JR: You’re never 100 per cent sure you can do it as a team until you actually win something; it’s a bridge that has to be crossed. But we’d built up such a group by then that nobody wanted to let anybody else down. Boo Boo played the innings of his life and then we just went out and strangled them in the field. I’d been there as a little kid in ’77 when we won our last trophy and this win broke the ice. We were sat in the dressing room only 10 minutes after the win saying ‘We’ve got to get back to Lord’s in a month and do this again in the NatWest Trophy’. Then we just got on a roll for the next four or five years.

MA: It was a cracking day, really nice and warm, and yeah, I played well and had a great partnership with Rob Cuncliffe, which set the total up and then we defended it like we knew we could. Yorkshire never had a sniff.

JR: Sure enough, we came back to Lord’s a month later for a West Country NatWest final against Somerset. I remember thinking during that game that there was no way we could go back down the M4 if we didn’t win that game. Thankfully we did.

In 2000 you claimed a historic treble, winning the Benson & Hedges Cup, NatWest Trophy and the 45-over league. Was that your peak as a side?

MA: I never really thought of it as a peak, as that would suggest we got to a place where we accepted that was it. I think the whole point was we never accepted that was it; we were determined to keep trying to achieve excellence. It was our best year but it didn’t feel like a peak – it felt like the start of something.

Gloucestershire went on to win the Cheltenham & Gloucester Trophy in 2003 and 2004, the year after Jack retired, to make it seven trophies in six years. Why do you think you were able to dominate one-day cricket in a way that we haven’t seen before or since?

MA: I think one of the key things was that we had a squad of about 14 or 15 who were all equally capable of making significant contributions. We weren’t reliant on one or two guys and I think we were hard to play against for that reason, because they couldn’t just ‘man-mark’ our best players and go from there. Everyone had the ability to make it a special day.

You never had the opportunity to play for England together, with Mark making his ODI debut a year after Jack’s last match. Any regrets that you didn’t get the chance to take your partnership on to the international stage?
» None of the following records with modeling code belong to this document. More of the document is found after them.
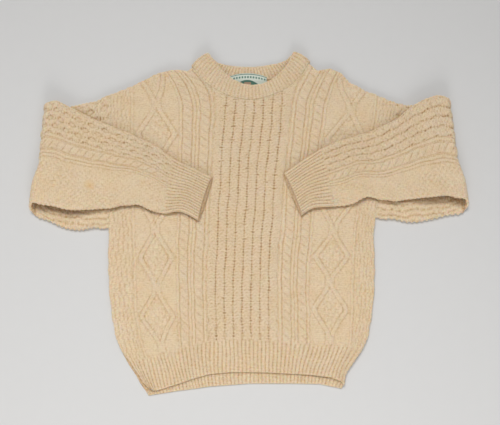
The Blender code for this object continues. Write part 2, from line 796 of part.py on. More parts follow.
def label(colour):
    """A woven label lying from the back neckband down on to the inside of the back."""
    data = bpy.data.meshes.new("label")
    columns, rows = 10, 8
    places = []
    for row in range(rows + 1):
        for column in range(columns + 1):
            across = 2 * column / columns - 1
            down = row / rows
            y = LABEL_TOP - LABEL_LENGTH * down - LABEL_ARCH * across**2 * (1 - down)
            step = np.clip((y - 291.0) / 9.0, 0, 1)
            z = WALL + GAP + 1.75 * step * step * (3 - 2 * step)
            places.append(((LABEL_MIDDLE + LABEL_HALF * across) * MM, y * MM, z * MM))
    faces = [
        [r * (columns + 1) + c + i for i in (0, columns + 1, columns + 2, 1)]
        for r in range(rows) for c in range(columns)
    ]
    data.from_pydata(places, [], faces)
    data.materials.append(colour)
    made = bpy.data.objects.new("label", data)
    bpy.context.scene.collection.objects.link(made)
    thick = made.modifiers.new("thickness", "SOLIDIFY")
    thick.thickness = LABEL_THICK * MM
    thick.offset = 1.0
    return made


def centre_on_floor(pieces):
    """Puts the origin under the middle of the whole outline."""
    corners = np.array([v.co for piece in pieces for v in piece.data.vertices])
    middle = (corners.min(0) + corners.max(0)) / 2
    for piece in pieces:
        for vertex in piece.data.vertices:
            vertex.co.x -= middle[0]
            vertex.co.y -= middle[1]


def main():
    for old in list(bpy.data.objects):
        bpy.data.objects.remove(old)
    wool = paint("cream_wool", WOOL, 0.9)
    woven = paint("label_weave", LABEL_GROUND, 0.7)
    pieces = [
        panel("back", body_outline(BACK_HEM, BACK_NECK), lambda x, y: 0.0, lambda x, y: WALL, stitch_back, wool),
        panel("front", body_outline(FRONT_HEM, FRONT_NECK), front_under, front_over, stitch_front, wool),
        sleeve("sleeve_right", RIGHT_ARM, RIGHT_FOREARM, RIGHT_STITCHES, wool),
        sleeve("sleeve_left", LEFT_ARM, LEFT_FOREARM, LEFT_STITCHES, wool),
        neckband(wool),
        label(woven),
    ]
    centre_on_floor(pieces)


main()
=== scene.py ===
"""A hand-knit Aran sweater lying flat, with every stitch panel raised in its cloth.

Lengths are in millimetres on the sweater as drawn, and become metres in the frame when a mesh is
made. Left and right are as worn, so the right sleeve lies at -X.
"""

import math

import bpy
import numpy as np
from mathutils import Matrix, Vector
from mathutils.geometry import delaunay_2d_cdt


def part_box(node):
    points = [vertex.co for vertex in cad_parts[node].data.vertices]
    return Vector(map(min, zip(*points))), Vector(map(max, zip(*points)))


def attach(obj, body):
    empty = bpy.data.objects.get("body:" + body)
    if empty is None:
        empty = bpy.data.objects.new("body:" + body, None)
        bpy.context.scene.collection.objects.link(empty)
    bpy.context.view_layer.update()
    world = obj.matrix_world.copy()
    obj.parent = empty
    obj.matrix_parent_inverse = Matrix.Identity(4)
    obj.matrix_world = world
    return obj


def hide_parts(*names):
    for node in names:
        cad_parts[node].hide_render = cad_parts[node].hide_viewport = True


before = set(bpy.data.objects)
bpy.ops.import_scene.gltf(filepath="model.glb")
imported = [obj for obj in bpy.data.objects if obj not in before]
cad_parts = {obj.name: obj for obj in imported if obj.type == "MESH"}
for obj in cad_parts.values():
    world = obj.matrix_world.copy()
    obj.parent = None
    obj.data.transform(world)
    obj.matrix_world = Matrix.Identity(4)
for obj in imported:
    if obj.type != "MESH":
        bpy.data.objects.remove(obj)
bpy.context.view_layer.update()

MM = 0.001

# Thickness of the cloth, the clear gap between layers, the way that the neckband's seam edge
# runs into the panels, and the thickness of the sleeves, the neckband and the label
WALL = 3.5
GAP = 0.3
SEAM_OVERLAP = 0.8
SLEEVE_THICK = 8.0
SLEEVE_WALL = 3.4
BAND_THICK = 4.0
LABEL_THICK = 0.6

# Heights of the raised stitches over the cloth
RIB_HEIGHT = 1.5
TWIST_HEIGHT = 1.3
ROPE_HEIGHT = 2.3
COMB_HEIGHT = 2.0
DIAMOND_HEIGHT = 1.9
MOSS_HEIGHT = 0.9
BASKET_HEIGHT = 0.9
BAND_RIB_HEIGHT = 1.0

# Widths and repeats of the stitch panels
ROPE_WIDTH = 18.0
ROPE_PITCH = 17.2
COMB_CELL = 18.5
COMB_PERIOD = 31.0
TWIST_HALF = 2.8
DIAMOND_HALF = 35.0
DIAMOND_CROSS = 4.5
CUFF_RIBS = 15
BAND_FRONT_RIBS = 38
BAND_BACK_RIBS = 33
STITCH_WIDE = 4.5
STITCH_TALL = 4.3
PATTERN_LOW = -258.0
COMB_STRANDS = 8
COMB_HALF = 74.0
SIDE_COLUMN = 280.0
TUBE_STEPS = 118
ELBOW_TAKEN_IN = 10.5

# The body across, in columns named below, at heights from hem to shoulder
STOPS = (-SIDE_COLUMN, -230.0, -COMB_HALF, COMB_HALF, 230.0, SIDE_COLUMN)
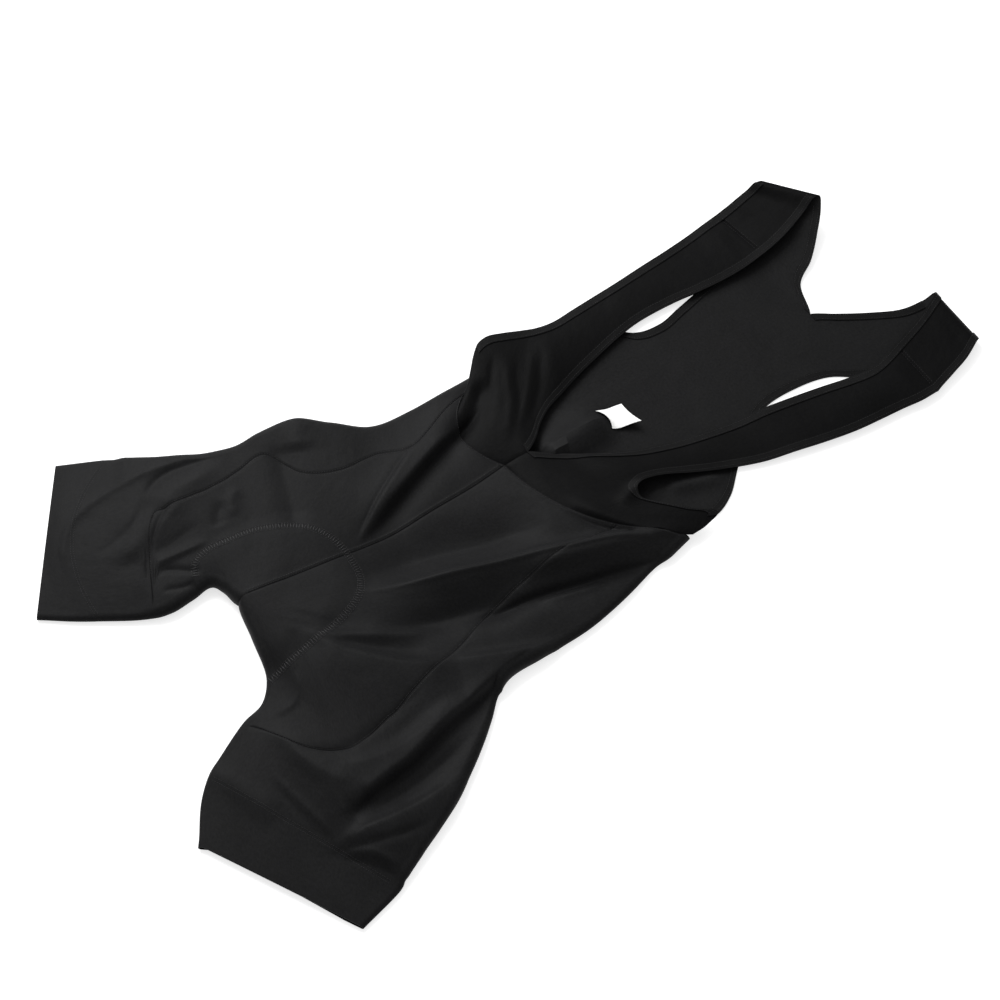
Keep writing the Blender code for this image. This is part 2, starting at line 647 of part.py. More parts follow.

JR: There was no reason he couldn’t have played with me, because he was good enough. I remember we had a bit of a chip on our shoulder. We thought we were the best one-day side in the world, and that’s no exaggeration, but there was a bit of, ‘Who are these West Country bumpkin upstarts who think they can be the best team in the country?’ We were getting those vibes. ‘Who are you lot, little Gloucester down in Bristol, to come and take over our domestic game?’ Because that’s what we did. Whether it was a clever bit of psychology from Bracewell or not I’m not sure, but he told us that we actually offered England a game – because they were playing warm-up matches against counties – and they turned us down. We certainly thought we could beat them at Bristol in our conditions, absolutely no problem.

MA: I was a little bit frustrated because statistically my best years were the six years prior to being selected for England. I didn’t play until I was 31 and while I was still playing well and glad to play, I really thought my chance came a little bit late. Someone told me that I was the leading all-rounder in the country for five consecutive years, and I still didn’t get a chance. The honest truth is that my bowling wasn’t Test match level but I certainly think I should have played a lot more one-day cricket in those early years and hopefully been someone like Collingwood who then had the opportunity to progress his game within the Test arena.

The period of success for Gloucestershire wasn’t a good one for England in one-day cricket. Could they have benefitted from having Mark as captain?

JR: He certainly would have brought more than just batting, bowling and fielding; he’d have brought experience and smartness, just as Adam Hollioake did when he became England’s one-day captain. With the right type of coach alongside him, Mark could have done that job, no problem. He would have fitted in perfectly – absolutely no question whatsoever. England missed out there.